*What this task involves*
Print verbatim the opening line of the material and every subsequent line through the one containing "return path".
^^^^
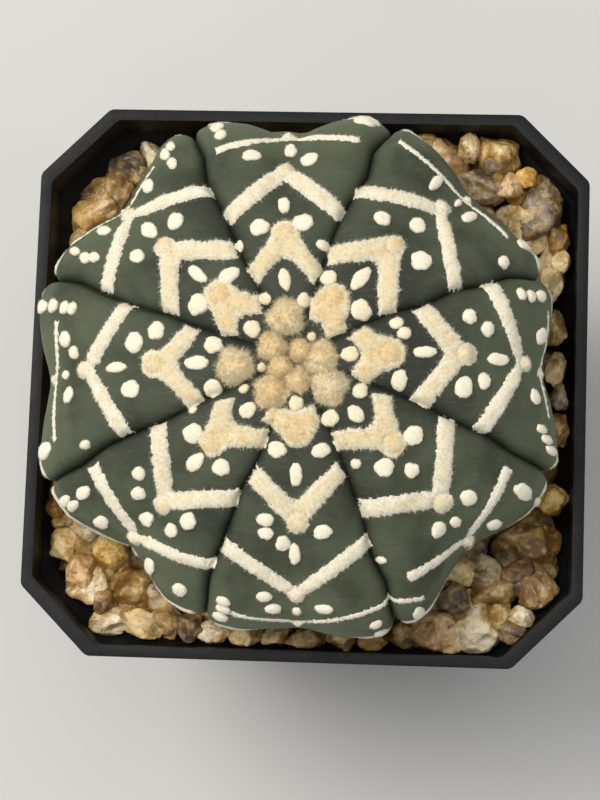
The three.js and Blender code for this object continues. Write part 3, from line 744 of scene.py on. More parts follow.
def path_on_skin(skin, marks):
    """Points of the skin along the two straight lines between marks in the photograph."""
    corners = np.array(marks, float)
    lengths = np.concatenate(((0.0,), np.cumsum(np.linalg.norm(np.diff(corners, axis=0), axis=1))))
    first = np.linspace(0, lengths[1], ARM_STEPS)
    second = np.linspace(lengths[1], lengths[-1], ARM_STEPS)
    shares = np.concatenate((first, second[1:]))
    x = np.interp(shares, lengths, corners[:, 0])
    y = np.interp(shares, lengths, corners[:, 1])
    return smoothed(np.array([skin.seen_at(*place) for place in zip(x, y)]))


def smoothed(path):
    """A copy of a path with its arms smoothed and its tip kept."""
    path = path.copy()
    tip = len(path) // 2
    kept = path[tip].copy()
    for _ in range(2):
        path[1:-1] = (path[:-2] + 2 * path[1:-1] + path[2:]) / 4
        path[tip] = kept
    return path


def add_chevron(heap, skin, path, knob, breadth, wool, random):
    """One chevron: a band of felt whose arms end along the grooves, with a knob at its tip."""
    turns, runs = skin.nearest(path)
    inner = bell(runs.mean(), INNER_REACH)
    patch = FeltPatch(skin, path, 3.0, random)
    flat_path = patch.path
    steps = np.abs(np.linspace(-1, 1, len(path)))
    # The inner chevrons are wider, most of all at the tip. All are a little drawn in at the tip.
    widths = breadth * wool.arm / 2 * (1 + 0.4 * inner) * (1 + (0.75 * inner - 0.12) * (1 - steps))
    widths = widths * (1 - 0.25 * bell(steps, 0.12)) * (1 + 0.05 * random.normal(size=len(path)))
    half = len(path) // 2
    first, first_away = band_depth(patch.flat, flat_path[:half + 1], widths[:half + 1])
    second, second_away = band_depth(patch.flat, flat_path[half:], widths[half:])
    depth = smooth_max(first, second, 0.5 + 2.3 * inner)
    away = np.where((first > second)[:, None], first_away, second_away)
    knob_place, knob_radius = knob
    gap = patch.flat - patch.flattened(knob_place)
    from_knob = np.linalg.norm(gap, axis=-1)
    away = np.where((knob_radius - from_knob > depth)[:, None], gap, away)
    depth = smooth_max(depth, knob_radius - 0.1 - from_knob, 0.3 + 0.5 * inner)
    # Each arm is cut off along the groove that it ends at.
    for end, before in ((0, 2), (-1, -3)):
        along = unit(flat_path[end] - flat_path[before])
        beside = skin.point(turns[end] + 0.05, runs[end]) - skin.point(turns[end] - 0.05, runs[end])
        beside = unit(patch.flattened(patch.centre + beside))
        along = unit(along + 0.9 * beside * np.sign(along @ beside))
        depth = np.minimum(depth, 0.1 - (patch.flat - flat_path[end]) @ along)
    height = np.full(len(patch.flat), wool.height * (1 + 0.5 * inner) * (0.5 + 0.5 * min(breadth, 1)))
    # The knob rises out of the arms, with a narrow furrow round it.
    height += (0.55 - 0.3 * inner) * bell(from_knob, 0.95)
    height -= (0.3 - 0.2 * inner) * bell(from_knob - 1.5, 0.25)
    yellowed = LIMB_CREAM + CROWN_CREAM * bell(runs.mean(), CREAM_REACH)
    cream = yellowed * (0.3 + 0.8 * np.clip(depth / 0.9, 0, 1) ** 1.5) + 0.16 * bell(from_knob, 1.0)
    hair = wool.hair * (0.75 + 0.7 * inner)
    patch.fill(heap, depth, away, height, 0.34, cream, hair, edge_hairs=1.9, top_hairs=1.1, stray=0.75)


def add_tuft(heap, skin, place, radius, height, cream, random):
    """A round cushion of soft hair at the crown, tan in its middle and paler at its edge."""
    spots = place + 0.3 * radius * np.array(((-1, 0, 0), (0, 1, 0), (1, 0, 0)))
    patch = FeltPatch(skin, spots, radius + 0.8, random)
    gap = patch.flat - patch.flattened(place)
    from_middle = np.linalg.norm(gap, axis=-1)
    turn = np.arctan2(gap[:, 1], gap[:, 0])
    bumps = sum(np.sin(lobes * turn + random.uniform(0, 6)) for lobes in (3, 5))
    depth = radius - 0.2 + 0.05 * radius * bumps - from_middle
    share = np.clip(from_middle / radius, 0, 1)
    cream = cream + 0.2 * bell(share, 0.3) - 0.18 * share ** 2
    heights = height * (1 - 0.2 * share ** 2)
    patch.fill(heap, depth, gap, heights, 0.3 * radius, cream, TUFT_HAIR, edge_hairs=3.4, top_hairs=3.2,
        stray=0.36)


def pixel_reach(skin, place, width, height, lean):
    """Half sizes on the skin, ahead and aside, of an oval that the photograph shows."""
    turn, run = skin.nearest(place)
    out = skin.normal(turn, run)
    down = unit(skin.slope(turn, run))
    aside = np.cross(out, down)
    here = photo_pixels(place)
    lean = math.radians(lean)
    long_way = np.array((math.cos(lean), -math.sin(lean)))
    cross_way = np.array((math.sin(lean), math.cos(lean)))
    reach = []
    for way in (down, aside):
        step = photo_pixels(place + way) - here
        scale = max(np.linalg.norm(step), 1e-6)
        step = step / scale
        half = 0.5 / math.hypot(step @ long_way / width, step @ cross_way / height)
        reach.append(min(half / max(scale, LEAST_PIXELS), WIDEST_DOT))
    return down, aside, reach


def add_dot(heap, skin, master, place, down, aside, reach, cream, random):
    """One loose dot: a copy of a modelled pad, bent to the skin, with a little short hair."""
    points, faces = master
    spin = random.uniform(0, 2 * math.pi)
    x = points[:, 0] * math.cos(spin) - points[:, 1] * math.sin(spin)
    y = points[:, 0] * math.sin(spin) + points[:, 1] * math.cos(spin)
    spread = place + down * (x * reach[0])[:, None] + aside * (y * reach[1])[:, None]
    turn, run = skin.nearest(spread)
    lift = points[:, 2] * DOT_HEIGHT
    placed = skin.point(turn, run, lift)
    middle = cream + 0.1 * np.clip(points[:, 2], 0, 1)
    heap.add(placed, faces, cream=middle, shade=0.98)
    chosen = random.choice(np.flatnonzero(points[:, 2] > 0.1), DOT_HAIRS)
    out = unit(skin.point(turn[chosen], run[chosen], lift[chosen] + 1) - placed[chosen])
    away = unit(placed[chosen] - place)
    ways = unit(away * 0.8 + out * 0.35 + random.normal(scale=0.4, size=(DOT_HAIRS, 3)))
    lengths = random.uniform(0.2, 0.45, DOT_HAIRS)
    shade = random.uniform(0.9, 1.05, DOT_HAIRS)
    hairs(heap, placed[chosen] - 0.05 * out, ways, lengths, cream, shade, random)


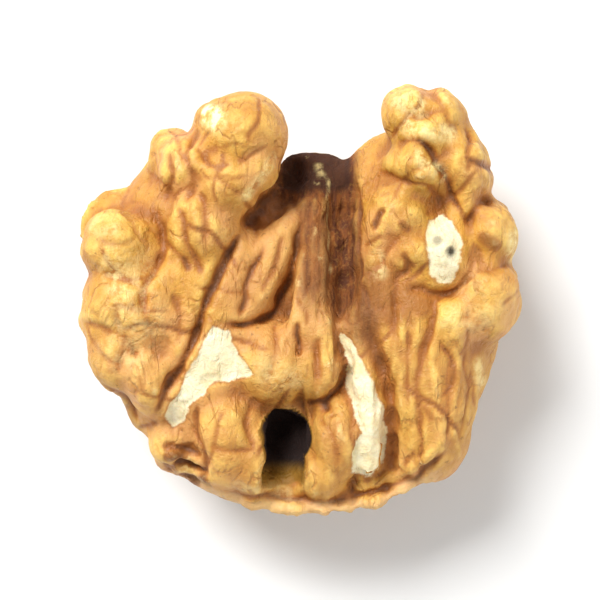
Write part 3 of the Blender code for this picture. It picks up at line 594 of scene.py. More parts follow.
^^^^
*Exercise solution*
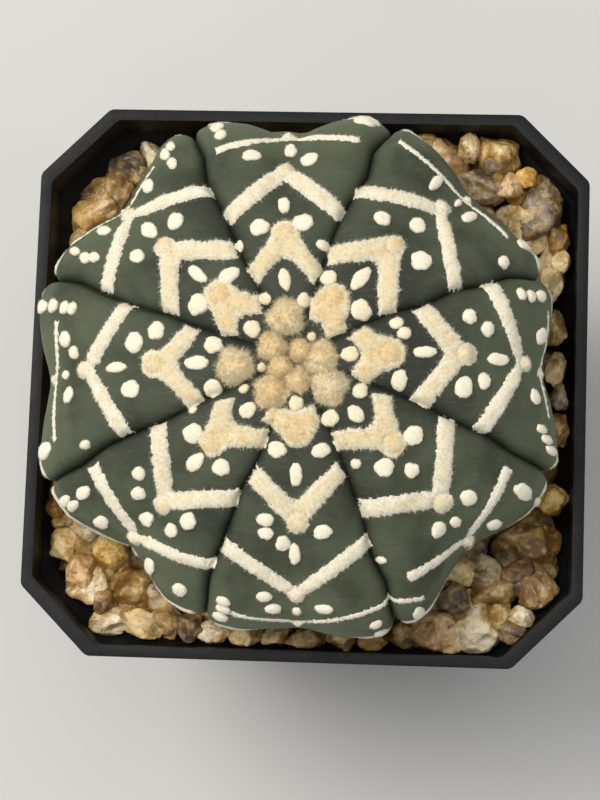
The three.js and Blender code for this object continues. Write part 3, from line 744 of scene.py on. More parts follow.
def path_on_skin(skin, marks):
    """Points of the skin along the two straight lines between marks in the photograph."""
    corners = np.array(marks, float)
    lengths = np.concatenate(((0.0,), np.cumsum(np.linalg.norm(np.diff(corners, axis=0), axis=1))))
    first = np.linspace(0, lengths[1], ARM_STEPS)
    second = np.linspace(lengths[1], lengths[-1], ARM_STEPS)
    shares = np.concatenate((first, second[1:]))
    x = np.interp(shares, lengths, corners[:, 0])
    y = np.interp(shares, lengths, corners[:, 1])
    return smoothed(np.array([skin.seen_at(*place) for place in zip(x, y)]))


def smoothed(path):
    """A copy of a path with its arms smoothed and its tip kept."""
    path = path.copy()
    tip = len(path) // 2
    kept = path[tip].copy()
    for _ in range(2):
        path[1:-1] = (path[:-2] + 2 * path[1:-1] + path[2:]) / 4
        path[tip] = kept
    return path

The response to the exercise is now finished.